Christianity had its alternative advocates right from the beginning. Instead of seeing the world as a place where we could not trust others, and we had to exert power over others because the world is a dangerous place where others are out to get us, this alternative view said that God is loving and kind. This is a God who wants to bring people together, and make the world a safe haven for all. This theology says invite others into your life, and don’t be afraid of them. Trust the world as a beautiful and friendly place, where you should be generous to others and help others. No one should be naïve about the dangers around us, but often when we expect trouble, “there’s gonna be trouble.” Traditionally those who advocate for the right to bear arms speak of personal freedom. Those who advocate for gun control say it is about taking care of everybody – we need fewer guns, or we need to register the weapons. We will be safer if this industry is regulated. It is about what is good for all of us, not just satisfying someone’s fear that they need guns to protect themselves or their family.
Generally, that has meant we liberals have been advocates for gun control. A gun collection took place at First Parish a couple of years ago. We have members who have spoken out on more restrictive gun laws. You have an opportunity today to fill out a postcard that favors restrictions on those who are extreme risks to the community, and a second bill to collect data on multiple gun purchases, both of these are from the Massachusetts Coalition to Prevent Gun Violence, an organization we recently joined. The issue of gun violence is a multilayered and complex issue. We cannot simply point a finger at any one layer and say this is what needs to be done. Because we mostly want to see more restrictive laws, we have a tendency to point that finger at those who are pro-gun and call them stupid or unethical.
We say others are the problem. But that is our own kind of spiritual violence, where we imagine ourselves more enlightened or peaceful than others, but we still use our own anger and aggression in other ways, and are just as judgmental or controlling as those we name the evil ones.

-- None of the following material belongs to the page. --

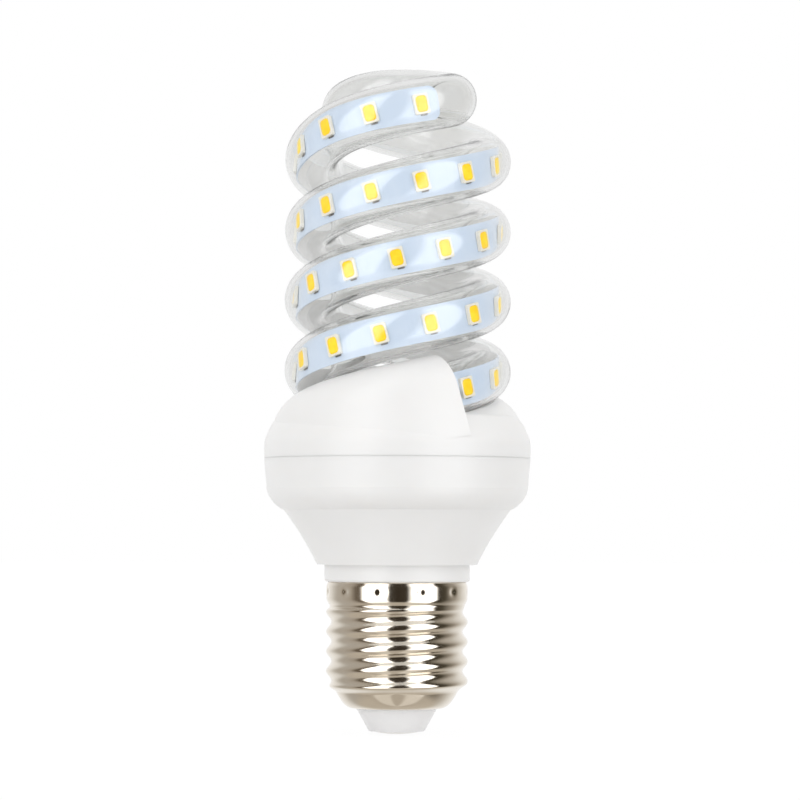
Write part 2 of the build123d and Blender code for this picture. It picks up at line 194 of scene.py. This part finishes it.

When it comes to gun control, instead of just believing we are right, or attacking the gun lobby, we might consider a faith based approach. I grew up in a household filled with guns. Many of my friends and relatives were hunters. I have shot a gun many times. But my most vivid memory of gun use came when I decided one day I would shoot the Blue Jay that kept eating all the food in our bird feeder and frightened other birds away, especially my favorite, the Chickadee. So one afternoon I loaded up my BB gun, and saw a big fat Blue Jay land on a branch of a tree just outside our back door. I decided I would get him with sheer speed, and so as soon as I saw him land, I whipped open the door with my air pump rifle ready to go, aimed and fired. The bird did not move at all, as the little BB directly hit the branch below, but not the bird. The Blue Jay seemingly did a little bounce like a trampoline, and came back down on the branch, and yet was not frightened. Maybe he sensed that I would not shoot again. I had never shot anything before, and I failed miserably. I guess I wanted some way to communicate with that bird that I wanted him to share the food. I wanted to scare him into changing, but not hurt him. That’s how frustrated we get.
Maybe that was what Parker was doing with the gun on his desk. He wanted to show he was not going to be intimidated. He would fight if necessary, and the gun symbolized that hatred and fear and evil had gone too far. He would do anything to stop it. Maybe the show of a gun was enough. It is the real world the gun lobby says, but it is not my world. My happiness, or my faith is found not with a warm gun, but with a warm grasp of another’s hand in trust and understanding, when we can talk and put our weapons of aggression away. Jesus suggested loving our neighbors as ourselves. How do we reveal the realm of love? In 2008 a shooting took place at the Tennessee Valley UU Church in Knoxville. It was politically motivated, as the shooter hoped to gun down liberals and Democrats. He killed two people and wounded seven others. One of the people who was killed stepped in front of the gunman to save others. Ultimately, the gunman was stopped by several church members who restrained him. All risked their lives to save others. The book Andrea and I wrote about UUism ends with a summation of this story. When the Fire Chief went to the church, the book says, he was surprised by what he found. No one was vilifying the shooter. They were taking care of the wounded. They were calmly doing everything they could to help. He chief said, “Sometimes in this job you get burned out, but it made a big difference to me to see people who did care. We believe stopping gun violence is something we need to do. We can work hard on legislation, and should. But we also need to work on our hearts and live by our faith, which is not to vilify or attack, nor is it to live in fear, but to live with compassion for others, to help others, so that all might live in peace.
Closing Words – from Dwight D. Eisenhower
Every gun that is made, every warship launched, every rocket fired signifies in the final sense, a theft from those who hunger and are not fed, those who are cold and are not clothed. This world in arms is not spending money alone. It is spending the sweat of its laborers, the genius of its scientists, the hopes of its children. This is not a way of life at all in any true sense. Under the clouds of war, it is humanity hanging on a cross of iron.